La pisside è utilizzata per custodire le ostie consacrate dopo la Celebrazione eucaristica. Di schietta ispirazione architettonica, quella in esame si caratterizza per una struttura accentuatamente geometrica. Il piede, sviluppato in altezza e privo di ornamenti sulle sei facce, si imposta con ampie curve sul bordo inferiore a due cornici. Al centro del fusto, anch’esso liscio e privo di decorazioni, spicca un nodo a doppio guscio dal profilo aggettante, decorato da medaglioni di piombo in sequenza circolare. I medaglioni sono siglati al proprio interno da testine ornamentali figurate a rilievo. La custodia per l’ostia all’estremità superiore è di estrema semplicità: una cassa esagonale dalle facce modanate chiusa da un coperchio a sezione piramidale, terminante in una sfera ornamentale che funge anche da presa.
La suppellettile fa parte (con il turibolo di cui cfr. scheda 30, Restituzioni 2008), di un gruppo di oreficerie di provenienza svizzero-tedesca.

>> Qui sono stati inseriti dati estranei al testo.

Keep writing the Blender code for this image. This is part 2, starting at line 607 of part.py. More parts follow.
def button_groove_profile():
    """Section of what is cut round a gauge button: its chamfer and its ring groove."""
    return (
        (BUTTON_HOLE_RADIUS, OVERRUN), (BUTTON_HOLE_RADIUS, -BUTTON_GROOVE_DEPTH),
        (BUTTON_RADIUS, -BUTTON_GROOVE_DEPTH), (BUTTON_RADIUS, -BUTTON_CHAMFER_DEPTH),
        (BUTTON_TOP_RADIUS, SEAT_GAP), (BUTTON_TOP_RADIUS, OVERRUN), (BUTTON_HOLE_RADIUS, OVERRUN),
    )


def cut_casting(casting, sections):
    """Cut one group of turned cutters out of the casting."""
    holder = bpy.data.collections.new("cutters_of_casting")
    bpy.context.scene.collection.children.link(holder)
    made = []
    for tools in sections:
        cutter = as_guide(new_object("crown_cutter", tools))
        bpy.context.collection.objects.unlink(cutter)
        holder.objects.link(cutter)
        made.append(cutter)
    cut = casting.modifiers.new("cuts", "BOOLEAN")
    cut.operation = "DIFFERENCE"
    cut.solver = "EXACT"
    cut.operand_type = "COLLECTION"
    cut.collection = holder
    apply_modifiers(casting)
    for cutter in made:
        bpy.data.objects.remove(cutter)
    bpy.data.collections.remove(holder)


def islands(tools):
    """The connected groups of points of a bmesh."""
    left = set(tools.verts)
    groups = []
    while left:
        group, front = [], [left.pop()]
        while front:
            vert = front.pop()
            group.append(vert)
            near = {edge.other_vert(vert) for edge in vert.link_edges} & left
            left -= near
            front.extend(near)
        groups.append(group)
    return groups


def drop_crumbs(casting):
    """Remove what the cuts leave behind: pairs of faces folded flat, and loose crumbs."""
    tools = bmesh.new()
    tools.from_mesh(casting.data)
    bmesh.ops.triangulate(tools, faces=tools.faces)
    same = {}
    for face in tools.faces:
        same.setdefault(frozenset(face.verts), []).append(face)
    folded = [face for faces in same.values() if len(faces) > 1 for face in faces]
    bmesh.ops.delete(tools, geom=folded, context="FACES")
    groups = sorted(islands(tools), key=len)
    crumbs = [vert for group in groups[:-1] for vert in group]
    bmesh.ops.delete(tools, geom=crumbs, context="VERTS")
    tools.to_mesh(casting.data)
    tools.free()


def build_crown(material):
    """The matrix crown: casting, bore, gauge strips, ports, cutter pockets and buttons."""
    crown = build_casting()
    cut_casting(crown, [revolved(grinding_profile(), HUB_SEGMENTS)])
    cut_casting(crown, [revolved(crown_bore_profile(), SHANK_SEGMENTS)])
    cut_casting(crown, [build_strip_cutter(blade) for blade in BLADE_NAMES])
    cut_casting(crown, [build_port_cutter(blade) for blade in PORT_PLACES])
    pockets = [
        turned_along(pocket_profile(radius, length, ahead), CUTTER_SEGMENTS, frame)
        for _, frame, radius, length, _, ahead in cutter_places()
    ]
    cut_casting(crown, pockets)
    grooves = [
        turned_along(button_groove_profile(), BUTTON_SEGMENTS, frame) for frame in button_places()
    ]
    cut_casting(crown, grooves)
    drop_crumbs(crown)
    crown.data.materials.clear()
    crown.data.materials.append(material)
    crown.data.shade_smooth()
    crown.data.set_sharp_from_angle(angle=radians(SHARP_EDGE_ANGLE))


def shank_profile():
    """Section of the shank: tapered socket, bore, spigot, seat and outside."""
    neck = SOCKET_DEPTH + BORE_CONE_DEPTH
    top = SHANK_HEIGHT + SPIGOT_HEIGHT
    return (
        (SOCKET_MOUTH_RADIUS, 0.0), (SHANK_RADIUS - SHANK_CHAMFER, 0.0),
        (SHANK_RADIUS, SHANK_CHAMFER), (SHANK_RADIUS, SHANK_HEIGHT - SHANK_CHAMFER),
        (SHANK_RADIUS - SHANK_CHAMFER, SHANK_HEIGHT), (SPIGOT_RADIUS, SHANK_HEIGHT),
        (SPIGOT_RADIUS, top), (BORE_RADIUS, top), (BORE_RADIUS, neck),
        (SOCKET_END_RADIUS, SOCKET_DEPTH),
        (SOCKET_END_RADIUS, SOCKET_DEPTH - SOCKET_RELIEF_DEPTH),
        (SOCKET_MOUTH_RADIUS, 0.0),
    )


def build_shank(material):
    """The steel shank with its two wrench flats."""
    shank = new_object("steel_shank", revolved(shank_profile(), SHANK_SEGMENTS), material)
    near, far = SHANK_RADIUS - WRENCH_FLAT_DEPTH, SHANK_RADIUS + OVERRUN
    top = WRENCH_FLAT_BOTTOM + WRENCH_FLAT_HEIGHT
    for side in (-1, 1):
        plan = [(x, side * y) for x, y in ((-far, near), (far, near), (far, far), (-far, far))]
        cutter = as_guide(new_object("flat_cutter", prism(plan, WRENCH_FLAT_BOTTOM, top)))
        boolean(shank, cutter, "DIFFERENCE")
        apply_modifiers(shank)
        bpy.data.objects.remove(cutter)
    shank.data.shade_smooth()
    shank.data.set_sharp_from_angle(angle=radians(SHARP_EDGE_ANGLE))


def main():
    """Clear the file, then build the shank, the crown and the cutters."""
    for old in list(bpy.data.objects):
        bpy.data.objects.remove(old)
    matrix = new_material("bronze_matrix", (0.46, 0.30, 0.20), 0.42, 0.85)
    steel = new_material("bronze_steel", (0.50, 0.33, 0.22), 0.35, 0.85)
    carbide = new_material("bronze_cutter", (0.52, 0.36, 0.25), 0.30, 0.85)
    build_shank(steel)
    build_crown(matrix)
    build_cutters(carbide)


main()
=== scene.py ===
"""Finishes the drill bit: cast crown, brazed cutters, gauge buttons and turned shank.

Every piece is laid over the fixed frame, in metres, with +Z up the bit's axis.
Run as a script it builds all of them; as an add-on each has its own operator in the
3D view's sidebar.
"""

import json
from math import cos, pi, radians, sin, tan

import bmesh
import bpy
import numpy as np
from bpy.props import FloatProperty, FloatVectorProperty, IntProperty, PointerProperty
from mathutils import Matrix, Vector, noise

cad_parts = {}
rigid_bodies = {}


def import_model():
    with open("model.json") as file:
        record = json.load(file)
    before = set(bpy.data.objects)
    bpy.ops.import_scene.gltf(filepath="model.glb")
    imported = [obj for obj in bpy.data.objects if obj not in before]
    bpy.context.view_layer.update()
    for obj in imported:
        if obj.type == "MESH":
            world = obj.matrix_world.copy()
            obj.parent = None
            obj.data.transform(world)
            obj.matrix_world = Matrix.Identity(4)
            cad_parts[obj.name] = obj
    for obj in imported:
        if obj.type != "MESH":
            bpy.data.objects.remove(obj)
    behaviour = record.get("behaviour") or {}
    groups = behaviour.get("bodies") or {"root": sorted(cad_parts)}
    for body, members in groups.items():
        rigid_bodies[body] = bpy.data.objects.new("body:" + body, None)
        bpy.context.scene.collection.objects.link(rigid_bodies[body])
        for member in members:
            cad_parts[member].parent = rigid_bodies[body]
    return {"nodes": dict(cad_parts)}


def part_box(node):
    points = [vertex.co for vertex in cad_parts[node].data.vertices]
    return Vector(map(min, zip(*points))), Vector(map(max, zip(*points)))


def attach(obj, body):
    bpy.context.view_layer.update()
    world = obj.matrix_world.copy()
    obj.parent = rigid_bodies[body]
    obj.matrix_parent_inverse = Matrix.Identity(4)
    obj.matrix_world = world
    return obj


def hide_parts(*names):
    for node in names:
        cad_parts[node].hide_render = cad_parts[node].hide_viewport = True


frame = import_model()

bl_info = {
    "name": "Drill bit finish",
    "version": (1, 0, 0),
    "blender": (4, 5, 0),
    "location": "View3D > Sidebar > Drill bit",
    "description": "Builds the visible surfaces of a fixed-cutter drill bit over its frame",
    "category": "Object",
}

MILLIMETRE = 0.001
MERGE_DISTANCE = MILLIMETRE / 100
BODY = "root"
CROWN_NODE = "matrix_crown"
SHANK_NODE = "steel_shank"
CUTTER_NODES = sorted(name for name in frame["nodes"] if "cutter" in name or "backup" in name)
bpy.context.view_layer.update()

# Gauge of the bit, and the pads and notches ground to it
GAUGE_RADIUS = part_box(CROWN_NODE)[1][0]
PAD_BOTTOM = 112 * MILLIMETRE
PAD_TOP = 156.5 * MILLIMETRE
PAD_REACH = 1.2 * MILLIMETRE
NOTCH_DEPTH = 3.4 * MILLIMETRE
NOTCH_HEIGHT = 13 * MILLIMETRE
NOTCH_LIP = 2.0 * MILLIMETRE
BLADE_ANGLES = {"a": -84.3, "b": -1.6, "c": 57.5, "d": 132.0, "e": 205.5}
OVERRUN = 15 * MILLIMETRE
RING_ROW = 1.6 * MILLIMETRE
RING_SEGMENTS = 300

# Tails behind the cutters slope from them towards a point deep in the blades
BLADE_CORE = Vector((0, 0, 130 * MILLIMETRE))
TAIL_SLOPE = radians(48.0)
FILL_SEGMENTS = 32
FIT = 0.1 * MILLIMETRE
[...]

Dopo la chiusura dei conventi di Muri e di Wettingen nella Svizzera centrale, nel 1848 la giunta al potere nel municipio di Lucerna decretò la soppressione anche dei monasteri di Sankt Urban e di Rathausen. La requisizione dei due complessi e l’espropriazione dei rispettivi patrimoni portarono in poco tempo alla dispersione dei beni ecclesiastici. Nel 1851 tuttavia il deciso intervento della Santa Sede consentì di recuperare nel mercato collezionistico privato la parte più significativa degli arredi e delle suppellettili sequestrati. Il nucleo di maggior pregio e interesse fu destinato alla Floreria Apostolica Vaticana, riservandosi il Santo Padre di «restituirli un giorno al culto della Nostra Santissima Religione nelle Chiese, e Conventi della Svizzera, da cui erano stati tolti». La pisside in esame faceva dunque parte di questo gruppo di oggetti e la sua origine, nonché la committenza, deve essere ricondotta all’ambito della Svizzera centrale. Lo stile e la tecnica esecutiva rinviano invece ad ambienti tedeschi, più precisamente all’opera di maestranze attive nella prima metà del XV secolo tra l’Alto Reno e la Baviera occidentale.
L’opera – su cui vi è anche traccia di restauri precedenti – versava in mediocri condizioni, con evidenti segni di sofferenza nella doratura, a causa dell’ossidazione dell’argento, e di diffusi fenomeni di vulcanizzazione. Alla sporcizia presente sulle superfici in metallo si aggiungeva il forte deterioramento dei medaglioni in piombo, affetti dal cosiddetto ‘cancro del piombo’, generato dalla presenza di legno all’interno del fusto. Dopo uno studio preliminare accompagnato dalla relativa indagine fotografica, la pisside è stata smontata nei suoi componenti. Si è potuto così procedere alla rimozione del legno. È stato inoltre trovato un disco di ammortizzamento tra il sottocoppa e la custodia per l’ostia, e un perno di rinforzo all’interno del fusto. Dopo aver sostituito il legno con una lamella in politilene espanso, e dopo l’applicazione di impacchi sgrassanti, si è proseguito con i sali di Rochelle per l’asportazione dei sali insolubili (presenti in forte concentrazione sul rame costituente). La rifinitura finale è stata eseguita con solventi chetonici dati al tampone, mentre per la protezione dei chiodi si è utilizzata resina acrilica. L’intera superficie è stata infine trattata con vernice nitrocellulosa.